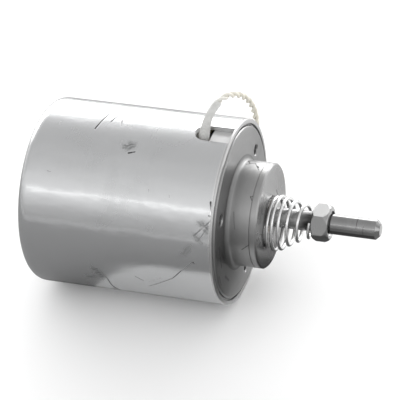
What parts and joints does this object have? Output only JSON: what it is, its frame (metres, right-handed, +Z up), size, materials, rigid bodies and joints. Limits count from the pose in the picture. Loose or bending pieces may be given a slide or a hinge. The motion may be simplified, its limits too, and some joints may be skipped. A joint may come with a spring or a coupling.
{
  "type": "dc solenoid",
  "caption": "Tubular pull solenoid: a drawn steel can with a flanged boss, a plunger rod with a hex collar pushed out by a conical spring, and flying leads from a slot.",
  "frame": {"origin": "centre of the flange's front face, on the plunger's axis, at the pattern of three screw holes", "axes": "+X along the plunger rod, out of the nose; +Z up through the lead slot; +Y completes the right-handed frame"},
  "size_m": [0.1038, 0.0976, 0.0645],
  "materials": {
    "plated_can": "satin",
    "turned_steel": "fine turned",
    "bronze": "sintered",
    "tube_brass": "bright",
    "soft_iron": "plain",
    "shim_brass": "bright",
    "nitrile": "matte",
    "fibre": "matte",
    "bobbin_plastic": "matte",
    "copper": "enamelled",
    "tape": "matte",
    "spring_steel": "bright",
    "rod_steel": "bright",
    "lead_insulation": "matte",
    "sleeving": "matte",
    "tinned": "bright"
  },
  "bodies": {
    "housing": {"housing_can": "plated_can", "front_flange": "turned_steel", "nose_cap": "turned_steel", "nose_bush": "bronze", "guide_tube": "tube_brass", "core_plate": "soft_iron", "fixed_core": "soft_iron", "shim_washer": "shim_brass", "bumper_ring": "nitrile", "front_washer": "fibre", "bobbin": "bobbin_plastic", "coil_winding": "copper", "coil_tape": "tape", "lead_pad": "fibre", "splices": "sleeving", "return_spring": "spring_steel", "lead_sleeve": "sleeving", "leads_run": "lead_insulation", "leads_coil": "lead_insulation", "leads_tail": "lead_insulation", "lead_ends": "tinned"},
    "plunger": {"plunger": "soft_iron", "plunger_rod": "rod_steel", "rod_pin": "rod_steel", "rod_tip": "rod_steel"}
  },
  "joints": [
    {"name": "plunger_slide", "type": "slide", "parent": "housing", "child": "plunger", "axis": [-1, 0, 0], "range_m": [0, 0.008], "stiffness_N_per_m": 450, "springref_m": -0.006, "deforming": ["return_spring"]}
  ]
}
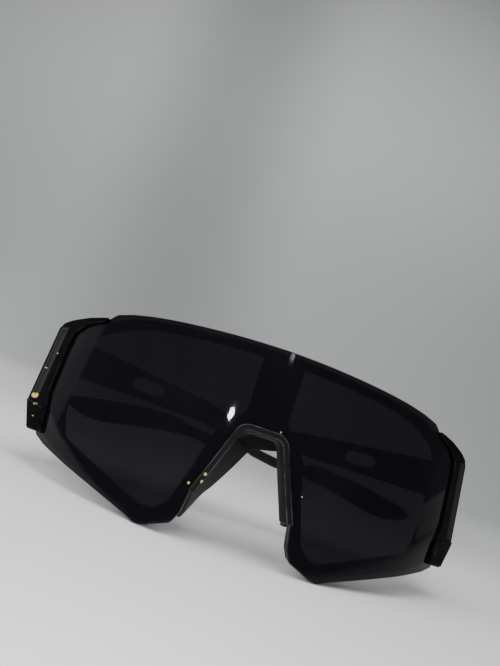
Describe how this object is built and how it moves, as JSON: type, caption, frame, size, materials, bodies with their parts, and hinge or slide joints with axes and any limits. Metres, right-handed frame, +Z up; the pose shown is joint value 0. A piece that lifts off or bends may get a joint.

____

* **Your instructions**
Reproduce the entire listing word for word.

* **Output below**
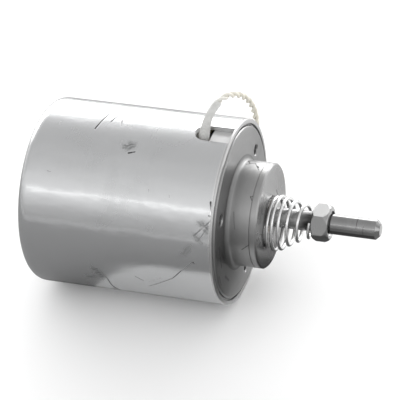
What parts and joints does this object have? Output only JSON: what it is, its frame (metres, right-handed, +Z up), size, materials, rigid bodies and joints. Limits count from the pose in the picture. Loose or bending pieces may be given a slide or a hinge. The motion may be simplified, its limits too, and some joints may be skipped. A joint may come with a spring or a coupling.
{
  "type": "dc solenoid",
  "caption": "Tubular pull solenoid: a drawn steel can with a flanged boss, a plunger rod with a hex collar pushed out by a conical spring, and flying leads from a slot.",
  "frame": {"origin": "centre of the flange's front face, on the plunger's axis, at the pattern of three screw holes", "axes": "+X along the plunger rod, out of the nose; +Z up through the lead slot; +Y completes the right-handed frame"},
  "size_m": [0.1038, 0.0976, 0.0645],
  "materials": {
    "plated_can": "satin",
    "turned_steel": "fine turned",
    "bronze": "sintered",
    "tube_brass": "bright",
    "soft_iron": "plain",
    "shim_brass": "bright",
    "nitrile": "matte",
    "fibre": "matte",
    "bobbin_plastic": "matte",
    "copper": "enamelled",
    "tape": "matte",
    "spring_steel": "bright",
    "rod_steel": "bright",
    "lead_insulation": "matte",
    "sleeving": "matte",
    "tinned": "bright"
  },
  "bodies": {
    "housing": {"housing_can": "plated_can", "front_flange": "turned_steel", "nose_cap": "turned_steel", "nose_bush": "bronze", "guide_tube": "tube_brass", "core_plate": "soft_iron", "fixed_core": "soft_iron", "shim_washer": "shim_brass", "bumper_ring": "nitrile", "front_washer": "fibre", "bobbin": "bobbin_plastic", "coil_winding": "copper", "coil_tape": "tape", "lead_pad": "fibre", "splices": "sleeving", "return_spring": "spring_steel", "lead_sleeve": "sleeving", "leads_run": "lead_insulation", "leads_coil": "lead_insulation", "leads_tail": "lead_insulation", "lead_ends": "tinned"},
    "plunger": {"plunger": "soft_iron", "plunger_rod": "rod_steel", "rod_pin": "rod_steel", "rod_tip": "rod_steel"}
  },
  "joints": [
    {"name": "plunger_slide", "type": "slide", "parent": "housing", "child": "plunger", "axis": [-1, 0, 0], "range_m": [0, 0.008], "stiffness_N_per_m": 450, "springref_m": -0.006, "deforming": ["return_spring"]}
  ]
}
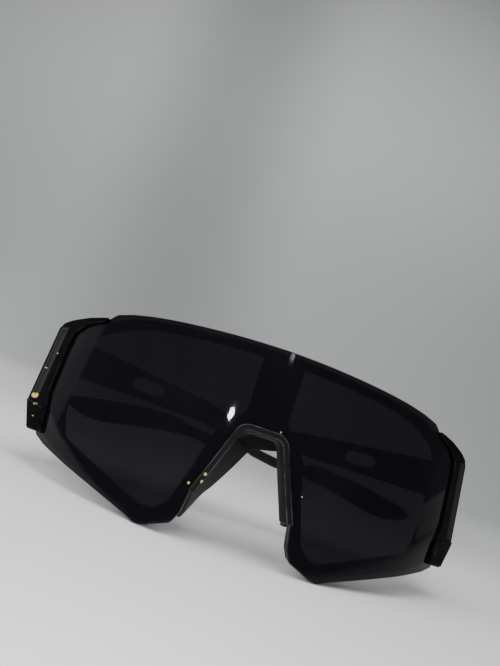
Describe how this object is built and how it moves, as JSON: type, caption, frame, size, materials, bodies with their parts, and hinge or slide joints with axes and any limits. Metres, right-handed frame, +Z up; the pose shown is joint value 0. A piece that lifts off or bends may get a joint.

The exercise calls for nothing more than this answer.